I'm reasonably sure that since F is bounded Borel measurable and the $Y_i's$ and $X_i's$ are both random variables, $F(Y_1 Y_2, ..., Y_n)$ and $F(X_1 X_2, ..., X_n)$ are also random variables, maybe with distributions $v^n$ and $\mu^n$ respectively (not a priori necessarily related in any meaningful way to $\mu$ and $v$). If I'm reading my textbook correctly, that means that $E[F(Y_1 Y_2, ..., Y_n)] = \int \int ... \int_{\mathbb{R}^n} F(y_1, ... y_n) v^n(dy_1, ..., dy_n)$, and $\frac{1}{||f||_{L^1(\mu)}} E[f(X_1) f(X_2) ... f(X_n) F(X_1, X_2, ..., X_n)]$ $= \frac{1}{||f||_{L^1(\mu)}} \int \int ... \int_{\mathbb{R}^n} F(x_1, ..., x_n) f(x_1) ... f(x_n) \mu^n(dx_1, ..., dx_n)$, but I'm not really sure how I should interpret either of these statements to make the two integrals equal to each other. How exactly should I relate the $\mu^n$, $v^n$ to the original measures?

Answer 1

First of all,

$$\mathbb{E}(F(Y_1,\ldots,Y_n)) = \int \dots \int F(y_1,\ldots,y_n) \, d\mathbb{P}_{Y_1,\ldots,Y_n}(y_1,\ldots,y_n) \tag{1}$$

where $\mathbb{P}_{Y_1,\ldots,Y_n}$ denotes the joint distribution of the random vector $(Y_1,\ldots,Y_n)$ with respect to $\mathbb{P}$. Since the random variables are independent, the joint distribution equals the product of the marginals, i.e.
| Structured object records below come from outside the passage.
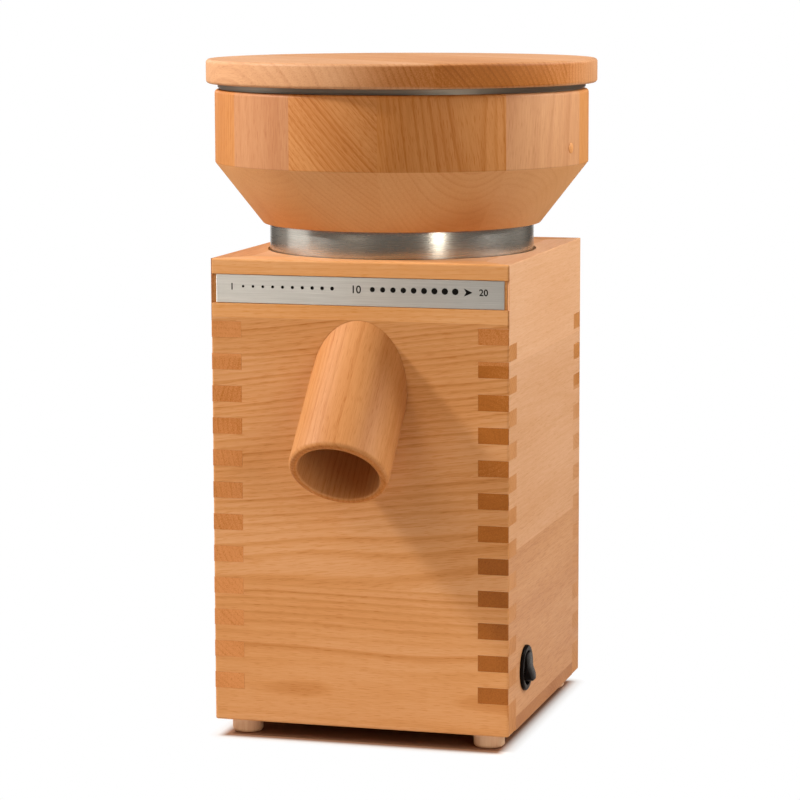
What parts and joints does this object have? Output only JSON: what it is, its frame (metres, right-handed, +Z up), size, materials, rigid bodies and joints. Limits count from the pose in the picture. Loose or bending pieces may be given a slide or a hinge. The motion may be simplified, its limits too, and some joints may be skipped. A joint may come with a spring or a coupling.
{
  "type": "electric grain mill",
  "caption": "Household grain mill: finger-jointed beech case with motor and millstones, turning wooden hopper with lid, slanted meal spout and rocker switch.",
  "frame": {"origin": "on the floor, under the middle of the mill's whole outline", "axes": "+Z up along the mill axis, -Y towards the side with the spout, +X towards the side with the switch"},
  "size_m": [0.23, 0.2676, 0.3908],
  "materials": {
    "case_beech": "oiled beech",
    "foot_wood": "turned beech, raw",
    "spout_beech": "oiled beech, turned",
    "hopper_beech": "oiled beech, glued and turned",
    "lid_beech": "oiled beech, turned",
    "brushed_stainless": "brushed",
    "zinc_steel": "zinc plated",
    "bright_steel": "ground",
    "black_gloss_plastic": "moulded",
    "black_plastic": "moulded",
    "cream_plastic": "moulded",
    "tan_plastic": "moulded",
    "brass": "stamped",
    "felt": "pressed felt",
    "cast_aluminium": "cast and machined",
    "lamination_steel": "stacked laminations",
    "copper": "varnished copper wire",
    "corundum": "bonded corundum and ceramic",
    "index_wood": "end of an oiled dowel",
    "aluminium_can": "drawn",
    "lead_blue": "insulated wire",
    "lead_brown": "insulated cable"
  },
  "bodies": {
    "housing": {"front_panel": "case_beech", "back_panel": "case_beech", "left_panel": "case_beech", "right_panel": "case_beech", "top_panel": "case_beech", "base_board": "case_beech", "feet": "foot_wood", "foot_screws": "zinc_steel", "base_screws": "zinc_steel", "scale_plate": "brushed_stainless", "spout": "spout_beech", "cord_gland": "black_plastic", "gland_nut": "black_plastic", "switch_body": "black_gloss_plastic", "switch_terminals": "brass", "mill_chamber": "cream_plastic", "chamber_screws": "zinc_steel", "shaft_seal": "felt", "motor_flange": "cast_aluminium", "motor_lower_bell": "cast_aluminium", "motor_stator": "lamination_steel", "motor_windings": "copper", "motor_bolts": "zinc_steel", "flange_screws": "zinc_steel", "upper_bearing": "bright_steel", "lower_bearing": "bright_steel", "carrier_springs": "zinc_steel", "capacitor": "aluminium_can", "capacitor_clip": "zinc_steel", "clip_screw": "zinc_steel", "terminal_block": "cream_plastic", "terminal_screws": "zinc_steel", "switch_leads": "lead_blue", "capacitor_leads": "lead_blue", "motor_cable": "lead_brown"},
    "rotor": {"motor_shaft": "bright_steel", "rotor_core": "lamination_steel", "cooling_fan": "black_plastic", "lower_carrier": "tan_plastic", "drive_pin": "zinc_steel", "stone_dowels": "zinc_steel", "lower_stone": "corundum", "stone_washer": "zinc_steel", "stone_bolt": "zinc_steel"},
    "stone_carrier": {"upper_carrier": "tan_plastic", "upper_stone": "corundum"},
    "hopper": {"hopper": "hopper_beech", "threaded_sleeve": "cream_plastic", "hopper_ring": "brushed_stainless", "hopper_screws": "zinc_steel", "index_dot": "index_wood"},
    "lid": {"lid": "lid_beech", "lid_band": "brushed_stainless"},
    "rocker": {"switch_rocker": "black_gloss_plastic"}
  },
  "joints": [
    {"name": "rotor_spin", "type": "hinge", "parent": "housing", "child": "rotor", "pos_m": [0, 0.01881, 0], "axis": [0, 0, 1], "continuous": true},
    {"name": "stone_setting", "type": "slide", "parent": "housing", "child": "stone_carrier", "axis": [0, 0, 1], "range_m": [-0.0011, 0.00053], "deforming": ["carrier_springs"]},
    {"name": "hopper_turn", "type": "hinge", "parent": "stone_carrier", "child": "hopper", "pos_m": [0, 0.01881, 0], "axis": [0, 0, 1], "range_deg": [-130, 60]},
    {"name": "lid_lift", "type": "slide", "parent": "hopper", "child": "lid", "axis": [0, 0, 1], "range_m": [0, 0.12]},
    {"name": "switch_rock", "type": "hinge", "parent": "housing", "child": "rocker", "pos_m": [0.0865, -0.03319, 0.0413], "axis": [0, 1, 0], "range_deg": [0, 24]}
  ],
  "couplings": [
    {"joint": "stone_setting", "follows": "hopper_turn", "m_per_rad": 0.00047746}
  ]
}
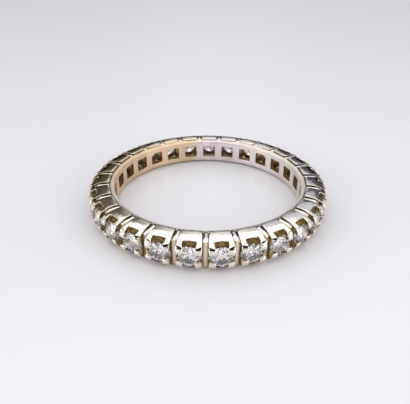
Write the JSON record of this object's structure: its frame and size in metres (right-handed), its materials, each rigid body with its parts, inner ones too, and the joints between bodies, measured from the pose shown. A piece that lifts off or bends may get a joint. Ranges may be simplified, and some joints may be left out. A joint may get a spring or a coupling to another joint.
{
  "type": "eternity ring",
  "caption": "Full eternity ring: square claw collets soldered round a windowed gallery rail, each holding one round brilliant, lying on its side.",
  "frame": {"origin": "on the finger axis, in the plane that the ring lies on", "axes": "+Z along the finger axis, away from the surface; +Y through the middle of stone_01; the stones are numbered anticlockwise seen from +Z"},
  "size_m": [0.0216, 0.0216, 0.0026],
  "materials": {
    "white_gold": "polished 18 carat white gold with a warm, worn cast",
    "diamond": "clear, polished facets"
  },
  "bodies": {
    "root": {"setting": "white_gold", "stone_01": "diamond", "stone_02": "diamond", "stone_03": "diamond", "stone_04": "diamond", "stone_05": "diamond", "stone_06": "diamond", "stone_07": "diamond", "stone_08": "diamond", "stone_09": "diamond", "stone_10": "diamond", "stone_11": "diamond", "stone_12": "diamond", "stone_13": "diamond", "stone_14": "diamond", "stone_15": "diamond", "stone_16": "diamond", "stone_17": "diamond", "stone_18": "diamond", "stone_19": "diamond", "stone_20": "diamond", "stone_21": "diamond", "stone_22": "diamond", "stone_23": "diamond", "stone_24": "diamond", "stone_25": "diamond", "stone_26": "diamond", "stone_27": "diamond"}
  },
  "joints": []
}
$$d\mathbb{P}_{Y_1,\ldots,Y_n}(y_1,\ldots,y_n) = d\nu(y_1) \dots d\nu(y_n) = \frac{1}{\|f\|_{L^1}^n} f(y_1) \, d\mu(y_1) \ldots f(y_n) \, d\mu_n.$$

Plugging this into $(1)$ yields

$$\mathbb{E}(F(Y_1,\ldots,Y_n)) =\frac{1}{\|f\|_{L^1}^n} \int \dots \int F(y_1,\ldots,y_n) f(y_1) \cdots f(y_n) \, d\mu(y_1) \dots d\mu_n(y_n).$$

Using again the independence, we get

$$\begin{align*} \mathbb{E}(F(Y_1,\ldots,Y_n)) &=\frac{1}{\|f\|_{L^1}^n} \int \dots \int F(y_1,\ldots,y_n) f(y_1) \cdots f(y_n) \, d\mathbb{P}_{X_1,\ldots,X_n}(y_1,\ldots,y_n) \\ &= \frac{1}{\|f\|_{L^1}^n}\mathbb{E}(F(X_1,\ldots,X_n) \cdot f(X_1) \cdots f(X_n)). \end{align*}$$

Answer 2

This is because $(Y_1,\ldots,Y_n)$ has density $$ (y_1,\ldots,y_n)\mapsto \|f\|^{-n}f(y_1)\cdots f(y_n) $$ with respect to $\mu^n$. Here $\mu^n$ is the product measure of $\mu$ by itself $n$ times, i.e. , $\mu^n=\mu\otimes\cdots\otimes\mu$. This follows immediately by the independence assumption and that $\nu$ has density $\|f\|^{-1} f$ with respect to $\mu$. For $A=A_1\times\cdots\times A_n$ with $A_1,\ldots,A_n$ being Borel sets, one has $$ \begin{align} P_{(Y_1,\ldots,Y_n)}(A)&=\prod_{i=1}^n\nu(A_i)=\prod_{i=1}\|f\|^{-n}\int_{A_i} f(y)\mu(\mathrm dy)\\ &=\int_A \|f\|^{-n}f(y_1)\cdots f(y_n)\mu^n(\mathrm dy_1,\ldots,\mathrm dy_n) \end{align} $$ where in the last step we have used Tonelli (everything is non-negative). Since this holds for all measurable rectangles, it holds for any Borel set $A\in\mathcal{B}(\mathbb{R}^n)$ showing that $(Y_1,\ldots,Y_n)$ has the wanted density.